County Commissioner Ben Nelson spoke of how kindness “tends to come back to you.”
“I’ve been pulled out of a snow bank more than once, and Becky and I have stopped to help people.”
One late night after plowing for hours, Nelson noticed a car off the road. When he approached the car to help, he discovered that the driver was an LNA who had taken care of his mother when she was in a nursing home.
“That’s the beauty of this event,” said Nelson. “Stopping to think of things like that.”
Beth Rexford, administrative assistant at the Newport Recreation Center, spoke about how she randomly began a tradition of greeting Myrtle Cote with a big hug.
Cote was at the kindness event, and Rexford called her up to give her another hug.

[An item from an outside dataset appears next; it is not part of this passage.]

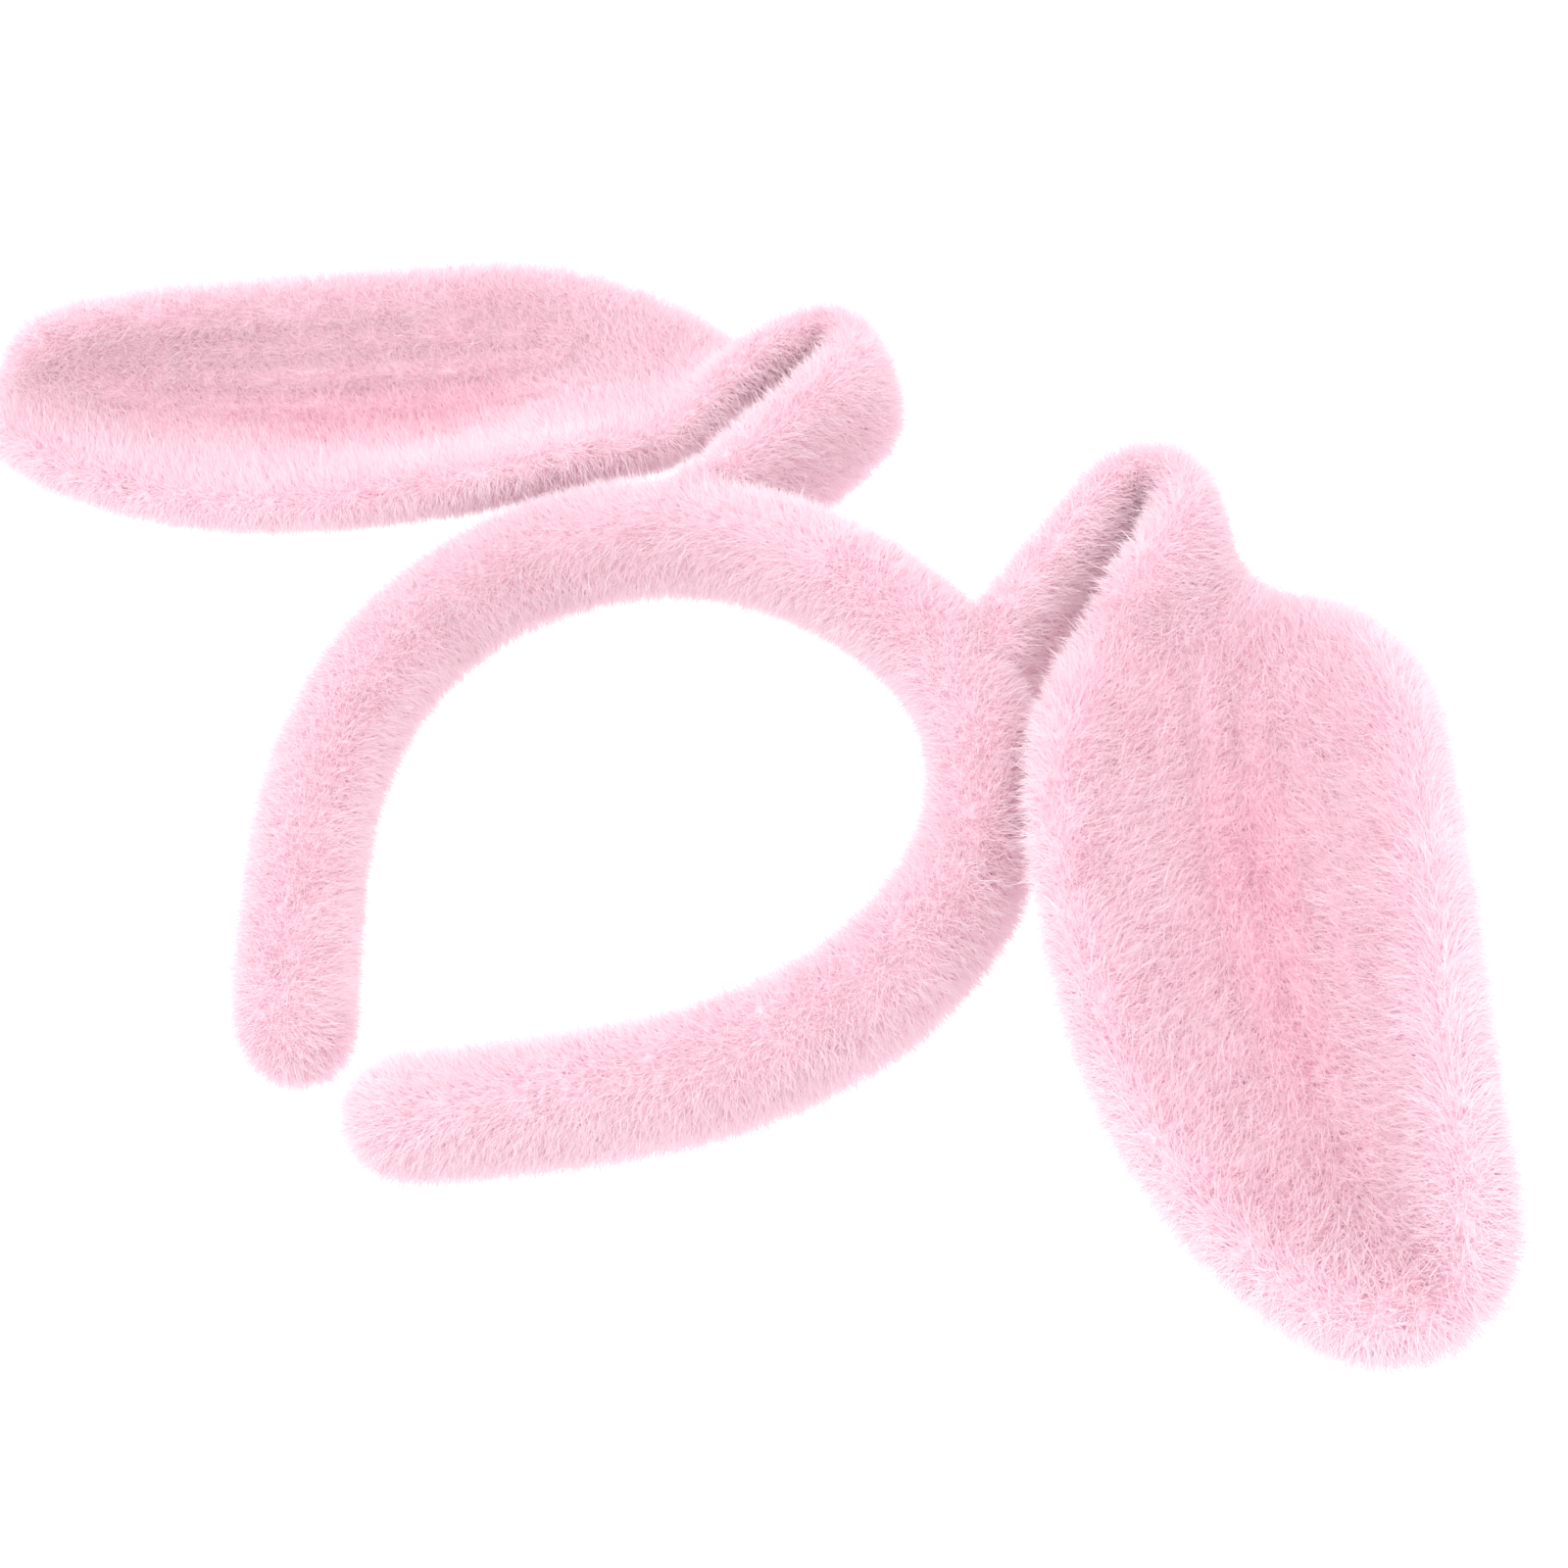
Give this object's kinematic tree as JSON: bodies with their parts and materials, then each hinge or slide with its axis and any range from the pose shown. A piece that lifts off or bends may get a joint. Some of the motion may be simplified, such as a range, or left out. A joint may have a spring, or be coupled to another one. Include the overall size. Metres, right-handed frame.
{
  "type": "animal ears headband",
  "caption": "Plush-covered sprung headband with two folded, bendable rabbit ears for costume wear.",
  "frame": {"origin": "middle of the inner face at the crown, where the head touches the band", "axes": "+Z away from the head at the crown, +X towards the wearer's left ear, -Y towards the wearer's front"},
  "size_m": [0.36, 0.0582, 0.1879],
  "materials": {
    "plush": "long soft pile, matt with a slight sheen",
    "foam": "open-cell sponge",
    "wadding": "loose polyester fibre",
    "strip": "moulded, satin",
    "wire": "drawn, dull",
    "thread": "twisted polyester"
  },
  "bodies": {
    "crown": {"crown_strip": "strip", "crown_foam": "foam", "crown_sleeve": "plush", "crown_seam": "thread", "left_ear_hem": "plush", "right_ear_hem": "plush"},
    "left_arm": {"left_arm_strip": "strip", "left_arm_foam": "foam", "left_arm_sleeve": "plush", "left_arm_seam": "thread"},
    "left_ear_root": {"left_root_front": "plush", "left_root_back": "plush", "left_root_wadding": "wadding", "left_root_wire": "wire", "left_root_seam": "thread"},
    "left_ear_flap": {"left_flap_front": "plush", "left_flap_back": "plush", "left_flap_wadding": "wadding", "left_flap_wire": "wire", "left_flap_seam": "thread"},
    "right_arm": {"right_arm_strip": "strip", "right_arm_foam": "foam", "right_arm_sleeve": "plush", "right_arm_seam": "thread"},
    "right_ear_root": {"right_root_front": "plush", "right_root_back": "plush", "right_root_wadding": "wadding", "right_root_wire": "wire", "right_root_seam": "thread"},
    "right_ear_flap": {"right_flap_front": "plush", "right_flap_back": "plush", "right_flap_wadding": "wadding", "right_flap_wire": "wire", "right_flap_seam": "thread"}
  },
  "joints": [
    {"name": "left_arm_flex", "type": "hinge", "parent": "crown", "child": "left_arm", "pos_m": [0.05998, 0, -0.02302], "axis": [0, -1, 0], "range_deg": [-3, 12], "stiffness_Nm_per_rad": 0.5},
    {"name": "left_ear_lean", "type": "hinge", "parent": "crown", "child": "left_ear_root", "pos_m": [0.0375, 0.004, 0.00605], "axis": [0, 1, 0], "range_deg": [-12, 10]},
    {"name": "left_ear_fold", "type": "hinge", "parent": "left_ear_root", "child": "left_ear_flap", "pos_m": [0.03865, 0.004, 0.05275], "axis": [0, -1, 0], "range_deg": [-3, 105]},
    {"name": "right_arm_flex", "type": "hinge", "parent": "crown", "child": "right_arm", "pos_m": [-0.05998, 0, -0.02302], "axis": [0, 1, 0], "range_deg": [-3, 12], "stiffness_Nm_per_rad": 0.5},
    {"name": "right_ear_lean", "type": "hinge", "parent": "crown", "child": "right_ear_root", "pos_m": [-0.0375, 0.004, 0.00605], "axis": [0, -1, 0], "range_deg": [-12, 10]},
    {"name": "right_ear_fold", "type": "hinge", "parent": "right_ear_root", "child": "right_ear_flap", "pos_m": [-0.03865, 0.004, 0.05275], "axis": [0, 1, 0], "range_deg": [-3, 105]}
  ]
}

“You don’t have to do anything,” Rexford told Cote while embracing her. “I just want to give you a hug so they can see how nice it makes you feel and then they can pass it along as well.”

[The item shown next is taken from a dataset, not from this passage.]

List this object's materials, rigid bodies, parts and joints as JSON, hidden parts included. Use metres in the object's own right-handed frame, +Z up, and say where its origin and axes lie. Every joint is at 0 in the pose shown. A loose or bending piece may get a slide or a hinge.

After the scheduled community members spoke, Rochford offered the microphone to anyone in the audience who also wanted to share a story.
Led by coaches Tracy Conroy and Jauntessa Ash, eight members of Newport Youth Cheerleading performed a routine celebrating the Newport School District.
The event concluded with a candlelight vigil.
The wind added an extra challenge, but eventually most of the candles lit. Some held the candles close to their hands to warm up from the 45-degree temperature.
Led by Second Wind, the group sang “Imagine” and “This Little Light of Mine.”
“Take this light,” Suzi Hastings of the band said as the group finished singing, “And bring it out into the world.”